The most difficult element to reconcile from Prince of Darkness is that strange shared dream – which is chillingly effective in how Carpenter frames it as a "broadcast" of some sort, completely stylized as if it were a VHS tape being played on loop. Framed as a prophecy of an upcoming apocalyptic event, sent from the future back into the present as a warning, this is one of the very few elements of the supernatural that never becomes explicitly physical (not during the runtime, at least, because this is meant to be a vision of the future after all). Even the film's handling of religion, explaining that Jesus was indeed not just a man and His transcendence is attributed to the possibility he was extraterrestrial (and this perhaps one of the most enigmatic flourishes, and one I've never really known what to do with), brings everything back into the realm of the tangible.

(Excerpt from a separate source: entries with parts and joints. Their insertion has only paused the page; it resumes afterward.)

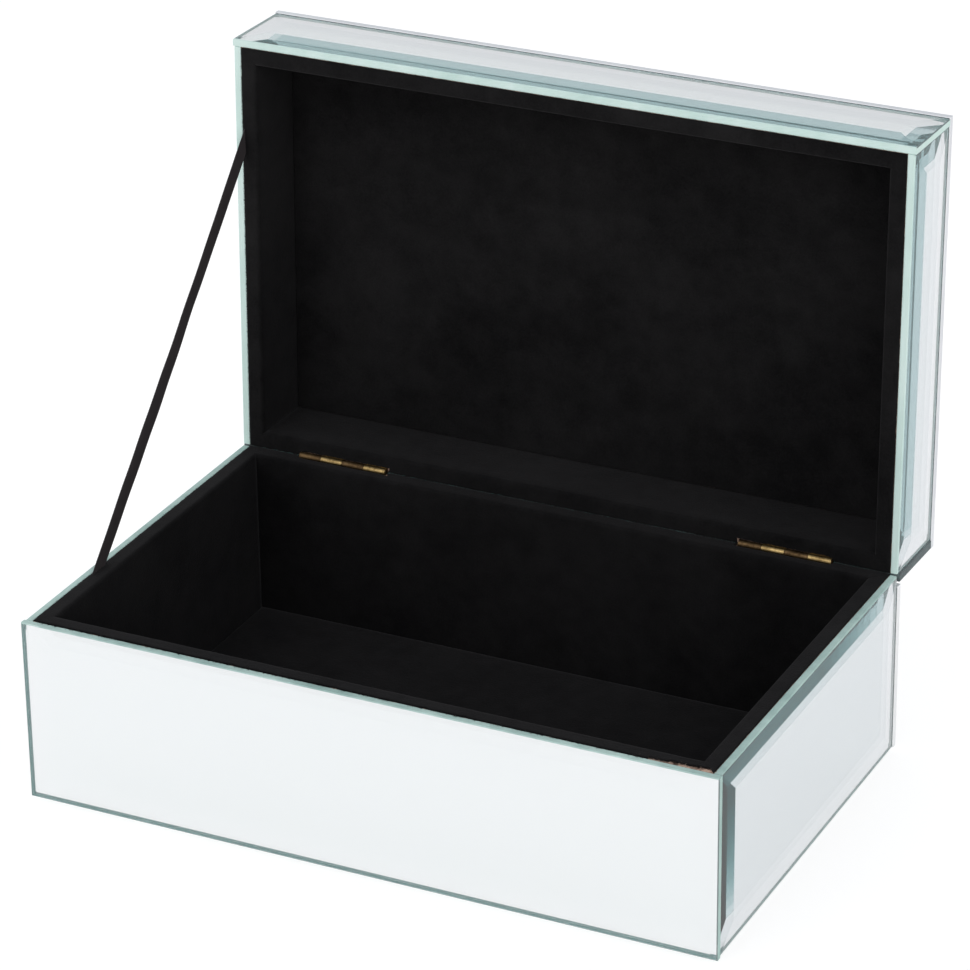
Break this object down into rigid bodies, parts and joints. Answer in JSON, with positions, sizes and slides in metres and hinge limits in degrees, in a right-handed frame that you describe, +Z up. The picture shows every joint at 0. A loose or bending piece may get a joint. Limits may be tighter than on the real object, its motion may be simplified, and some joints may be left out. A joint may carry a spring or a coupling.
{
  "type": "vanity trinket box",
  "caption": "Rectangular trinket box with bevelled mirror panes outside, black velvet inside and a hinged lid that a ribbon stay holds open just past upright.",
  "frame": {"origin": "centre of the underside of the felt, on the surface that the box stands on", "axes": "+X to the right along the box's width, +Y to the hinged back, +Z up"},
  "size_m": [0.28, 0.2127, 0.2442],
  "materials": {
    "fibreboard": "raw, fine grained edge",
    "mirror_glass": "polished silvered glass with ground edges",
    "velvet": "short black pile",
    "felt": "matted felt",
    "brass": "polished, slightly worn",
    "ribbon": "woven, slight sheen"
  },
  "bodies": {
    "base": {"base_floor_board": "fibreboard", "base_front_board": "fibreboard", "base_right_board": "fibreboard", "base_back_board": "fibreboard", "base_left_board": "fibreboard", "base_front_mirror": "mirror_glass", "base_right_mirror": "mirror_glass", "base_back_mirror": "mirror_glass", "base_left_mirror": "mirror_glass", "base_front_lining": "velvet", "base_right_lining": "velvet", "base_back_lining": "velvet", "base_left_lining": "velvet", "base_floor_pad": "velvet", "base_felt": "felt", "hinge_left_base_leaf": "brass", "hinge_right_base_leaf": "brass", "hinge_left_pin": "brass", "hinge_right_pin": "brass", "base_hinge_screws": "brass", "stay_ribbon": "ribbon"},
    "lid": {"lid_top_board": "fibreboard", "lid_front_board": "fibreboard", "lid_right_board": "fibreboard", "lid_back_board": "fibreboard", "lid_left_board": "fibreboard", "lid_top_mirror": "mirror_glass", "lid_front_mirror": "mirror_glass", "lid_right_mirror": "mirror_glass", "lid_back_mirror": "mirror_glass", "lid_left_mirror": "mirror_glass", "lid_front_lining": "velvet", "lid_right_lining": "velvet", "lid_back_lining": "velvet", "lid_left_lining": "velvet", "lid_top_pad": "velvet", "hinge_left_lid_leaf": "brass", "hinge_right_lid_leaf": "brass", "lid_hinge_screws": "brass"}
  },
  "joints": [
    {"name": "lid_hinge", "type": "hinge", "parent": "base", "child": "lid", "pos_m": [0, 0.083, 0.0745], "axis": [1, 0, 0], "range_deg": [0, 91.5], "deforming": ["stay_ribbon"]}
  ]
}
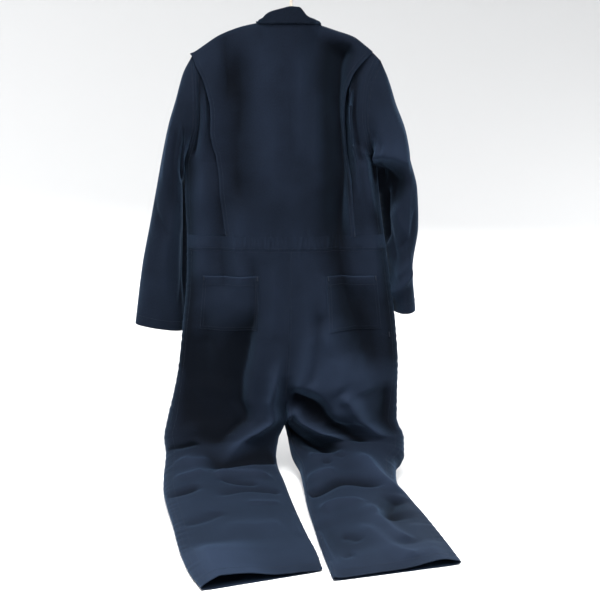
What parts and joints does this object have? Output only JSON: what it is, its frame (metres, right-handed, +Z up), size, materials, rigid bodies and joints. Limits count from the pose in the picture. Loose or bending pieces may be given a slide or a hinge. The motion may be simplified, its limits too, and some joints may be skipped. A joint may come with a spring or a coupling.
{
  "type": "boiler suit on hanger",
  "caption": "Boiler suit hung from its hanger's hook: action back, gathered waist, back patch pockets, long sleeves, lower legs lying forward on a surface, neck, cuffs and hems open.",
  "frame": {"origin": "the point of the hanger's hook that bears on a rod or wall hook, 1.19 m above the surface that the lower legs lie on", "axes": "+Z up; -Y the way the back of the suit faces and its lower legs lie; +X toward the wearer's right"},
  "size_m": [0.7338, 0.7685, 1.1968],
  "materials": {
    "twill": "navy cotton and polyester twill, matt with a slight sheen on the crowns of its folds",
    "pale_plastic": "smooth, satin",
    "snap_metal": "dull plated"
  },
  "bodies": {
    "root": {"back_centre": "twill", "side_back_left": "twill", "side_back_right": "twill", "waist_casing": "twill", "front_left": "twill", "front_right": "twill", "trouser_front_left": "twill", "trouser_front_right": "twill", "trouser_back_left": "twill", "trouser_back_right": "twill", "sleeve_left": "twill", "sleeve_right": "twill", "pocket_left": "twill", "pocket_right": "twill", "collar": "twill", "placket": "twill", "snap_1": "snap_metal", "snap_2": "snap_metal", "snap_3": "snap_metal", "snap_4": "snap_metal", "snap_5": "snap_metal", "snap_6": "snap_metal", "hanger_arms": "pale_plastic", "hanger_hook": "pale_plastic"}
  },
  "joints": []
}
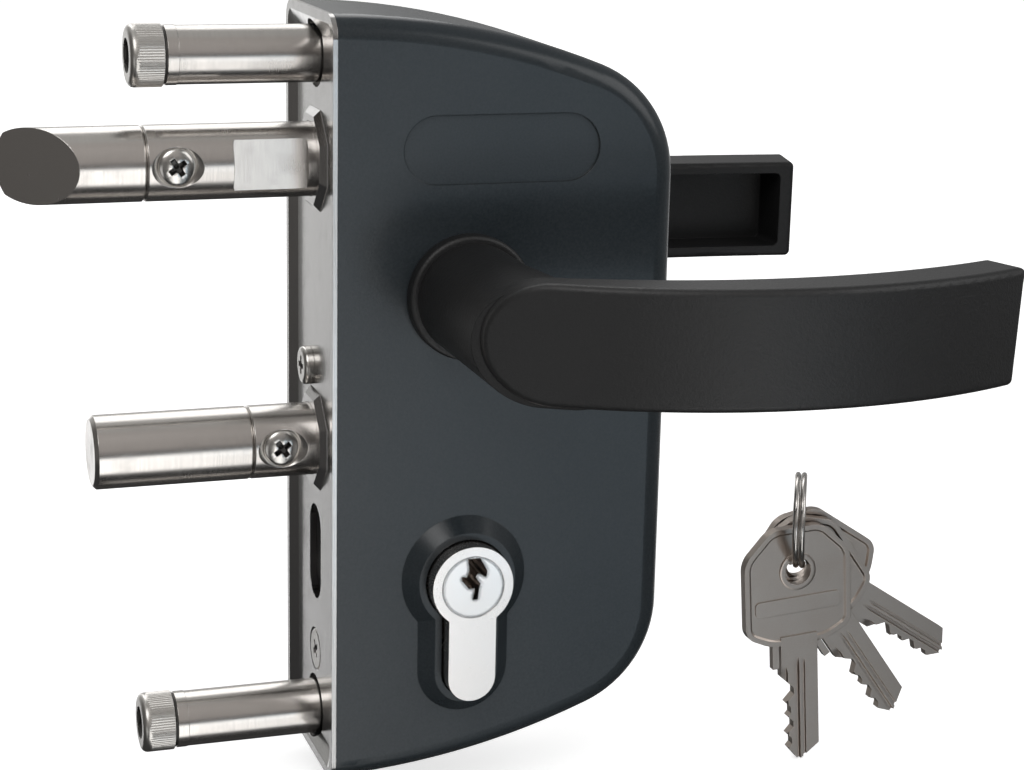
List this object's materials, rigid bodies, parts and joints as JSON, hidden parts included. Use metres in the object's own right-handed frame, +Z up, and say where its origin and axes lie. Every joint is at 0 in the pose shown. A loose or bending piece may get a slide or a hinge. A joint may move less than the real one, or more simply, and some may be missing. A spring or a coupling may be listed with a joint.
{
  "type": "gate lock",
  "caption": "Surface-mounted gate lock for a square post, with sprung bevelled latch, round dead bolt, lever and paddle handles, profile cylinder and loose keys.",
  "frame": {"origin": "centre of the forend rim, on the plane that lies against the gate post, at half the case height and in the mid-plane of the case", "axes": "+X from the post into the lock case, -Y to the front with the lever, +Z up"},
  "size_m": [0.202, 0.1511, 0.1628],
  "materials": {
    "cover_coating": "dark slate-grey fine-texture powder coat",
    "tray_steel": "brushed stainless steel",
    "bolt_steel": "turned stainless steel",
    "screw_steel": "stainless steel screws",
    "handle_plastic": "black glass-filled polyamide",
    "cylinder_nickel": "bright nickel plate",
    "plug_nickel": "satin nickel plate",
    "cam_steel": "sintered steel",
    "plate_steel": "zinc-plated steel",
    "spring_steel": "drawn spring wire",
    "spindle_steel": "drawn steel bar",
    "key_nickel": "nickel-plated key blank",
    "ring_steel": "spring steel wire ring"
  },
  "bodies": {
    "case": {"forend_tray": "tray_steel", "front_cover": "cover_coating", "rear_cover": "cover_coating", "latch_guide": "tray_steel", "deadbolt_guide": "tray_steel", "fixing_screws": "screw_steel", "fixing_washers": "screw_steel", "fixing_sleeves": "bolt_steel", "anchor_blocks": "plate_steel", "tray_screw": "screw_steel", "tray_block": "plate_steel", "cylinder_screw": "screw_steel", "mechanism_plates": "plate_steel", "standoffs": "plate_steel", "cover_screws": "screw_steel", "spring_stop": "plate_steel", "spring_seat": "plate_steel", "return_spring": "spring_steel", "latch_spring": "spring_steel", "cylinder_body": "cylinder_nickel", "front_rose": "handle_plastic", "rear_rose": "handle_plastic", "key_1": "key_nickel", "key_2": "key_nickel", "key_3": "key_nickel", "key_ring": "ring_steel"},
    "handles": {"front_handle": "handle_plastic", "rear_handle": "handle_plastic", "spindle": "spindle_steel", "follower": "plate_steel", "grub_screws": "screw_steel"},
    "latch": {"latch_head": "bolt_steel", "latch_shank": "bolt_steel", "latch_screw": "screw_steel", "latch_tail": "plate_steel"},
    "deadbolt": {"deadbolt_head": "bolt_steel", "deadbolt_shank": "bolt_steel", "deadbolt_screw": "screw_steel", "deadbolt_tail": "plate_steel", "deadbolt_pin": "plate_steel"},
    "front_plug": {"front_plug": "plug_nickel", "cam": "cam_steel"},
    "rear_plug": {"rear_plug": "plug_nickel"}
  },
  "joints": [
    {"name": "handle_turn", "type": "hinge", "parent": "case", "child": "handles", "pos_m": [0.0276, 0, 0.0229], "axis": [0, 1, 0], "range_deg": [0, 38], "stiffness_Nm_per_rad": 0.5, "springref_deg": -34.38, "deforming": ["return_spring"]},
    {"name": "latch_slide", "type": "slide", "parent": "case", "child": "latch", "axis": [1, 0, 0], "range_m": [0, 0.018], "deforming": ["latch_spring"]},
    {"name": "key_turn", "type": "hinge", "parent": "case", "child": "front_plug", "pos_m": [0.0276, 0, -0.0358], "axis": [0, 1, 0], "range_deg": [0, 360]},
    {"name": "deadbolt_slide", "type": "slide", "parent": "case", "child": "deadbolt", "axis": [1, 0, 0], "range_m": [0, 0.02]},
    {"name": "rear_plug_turn", "type": "hinge", "parent": "case", "child": "rear_plug", "pos_m": [0.0276, 0, -0.0358], "axis": [0, 1, 0], "range_deg": [0, 360]}
  ],
  "couplings": [
    {"joint": "latch_slide", "follows": "handle_turn", "m_per_rad": 0.02714},
    {"joint": "key_turn", "follows": "deadbolt_slide", "rad_per_m": 314.15}
  ]
}
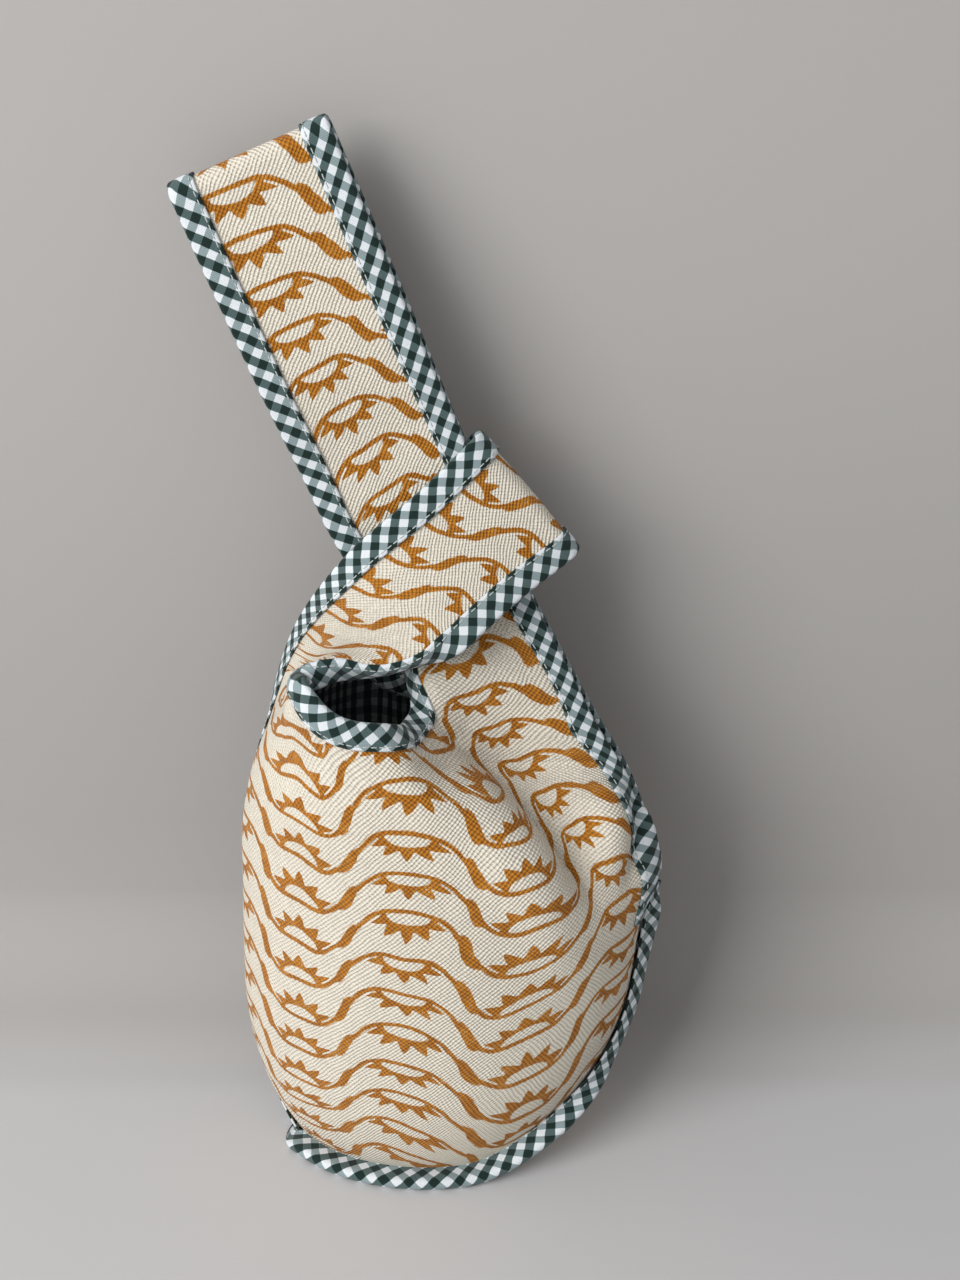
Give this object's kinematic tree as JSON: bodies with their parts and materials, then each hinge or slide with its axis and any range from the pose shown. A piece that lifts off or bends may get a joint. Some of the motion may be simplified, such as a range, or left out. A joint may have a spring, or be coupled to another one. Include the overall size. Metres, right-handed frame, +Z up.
{
  "type": "knot bag",
  "caption": "Small lined cloth bag whose long strap is drawn through its short one to close the mouth and make a wrist handle.",
  "frame": {"origin": "on the surface that the bag stands on, under the middle of its bounding box", "axes": "+Z up; +X to the right of someone who looks at the front; the front, with the open mouth beside the knot, faces -Y"},
  "size_m": [0.1806, 0.117, 0.4069],
  "materials": {
    "printed_canvas": "plain-woven cream cotton canvas with rows of mustard hand-block print",
    "gingham_lining": "fine dark green and white gingham cotton",
    "gingham_binding": "bias binding of dark green and white gingham cotton, edge-stitched"
  },
  "bodies": {
    "bag": {"canvas_front": "printed_canvas", "canvas_back": "printed_canvas", "lining_front": "gingham_lining", "lining_back": "gingham_lining", "binding_neck_front": "gingham_binding", "binding_neck_back": "gingham_binding", "binding_short_front": "gingham_binding", "binding_short_back": "gingham_binding", "binding_long_front": "gingham_binding", "binding_long_back": "gingham_binding", "binding_seam": "gingham_binding"},
    "handle": {"handle_canvas_front": "printed_canvas", "handle_canvas_back": "printed_canvas", "handle_lining_front": "gingham_lining", "handle_lining_back": "gingham_lining", "handle_binding_neck_front": "gingham_binding", "handle_binding_neck_back": "gingham_binding", "handle_binding_outer_front": "gingham_binding", "handle_binding_outer_back": "gingham_binding"}
  },
  "joints": [
    {"name": "handle_tilt", "type": "hinge", "parent": "bag", "child": "handle", "pos_m": [-0.018, 0, 0.2846], "axis": [0.9239, 0, 0.3827], "range_deg": [-80, 80]}
  ]
}
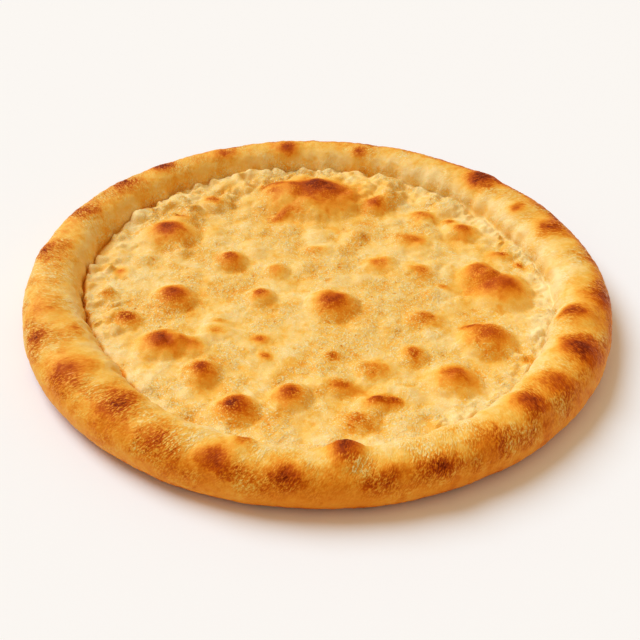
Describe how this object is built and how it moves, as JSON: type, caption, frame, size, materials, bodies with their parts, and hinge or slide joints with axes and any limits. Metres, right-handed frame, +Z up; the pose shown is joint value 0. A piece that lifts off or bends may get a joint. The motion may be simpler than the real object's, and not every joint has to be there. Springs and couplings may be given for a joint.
{
  "type": "pizza crust",
  "caption": "Round baked pizza crust without toppings: a thin blistered floor inside a puffed, browned rim, with a flat underside to rest on.",
  "frame": {"origin": "middle of the flat underside, on the table", "axes": "+Z up through the thickness; +Y towards the side with the great dome"},
  "size_m": [0.2993, 0.2994, 0.0255],
  "materials": {
    "baked_dough": "matt golden baked dough with brown blisters"
  },
  "bodies": {
    "root": {"crust": "baked_dough"}
  },
  "joints": []
}
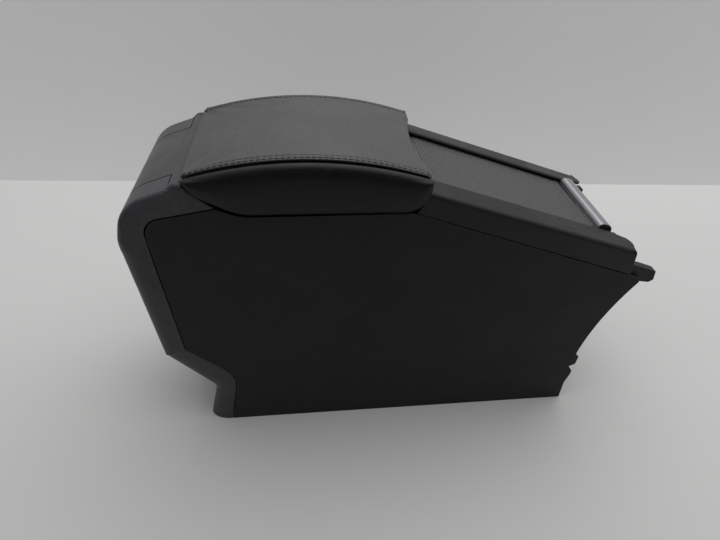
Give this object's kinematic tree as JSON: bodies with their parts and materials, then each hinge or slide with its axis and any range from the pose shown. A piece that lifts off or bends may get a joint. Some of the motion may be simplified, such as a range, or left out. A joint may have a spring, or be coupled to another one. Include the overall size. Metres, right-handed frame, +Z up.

Even the presence of an Anti-God, the father of Satan, makes sense given how the film stages everything. If there is good, then evil must also exist – if God exists, so too must an inverted version of him.
Perhaps this is why Prince of Darkness has enjoyed the biggest reappraisal of Carpenter's films. On a first watch, it's absolutely an exceptional bit of genre filmmaking, leaning its ideas to frighten you as much as its macabre, gory images. But with each subsequent viewing, it's clear that Carpenter was really attempting to wrangle with something meaningful, a bit unusual for a director who was always a bit more visceral than cerebral. Does he always distill his musings into something entirely functional? Not necessarily, but the film benefits from that, especially as a horror film, wherein a lack of explanation and cohesiveness is par the course. It's proof that despite budgetary restrictions, Carpenter never lost his technical prowess. Besides, contemplating how the world works – and by extension, how it might one day end – is something challenging, worthwhile, and more than a little frightening.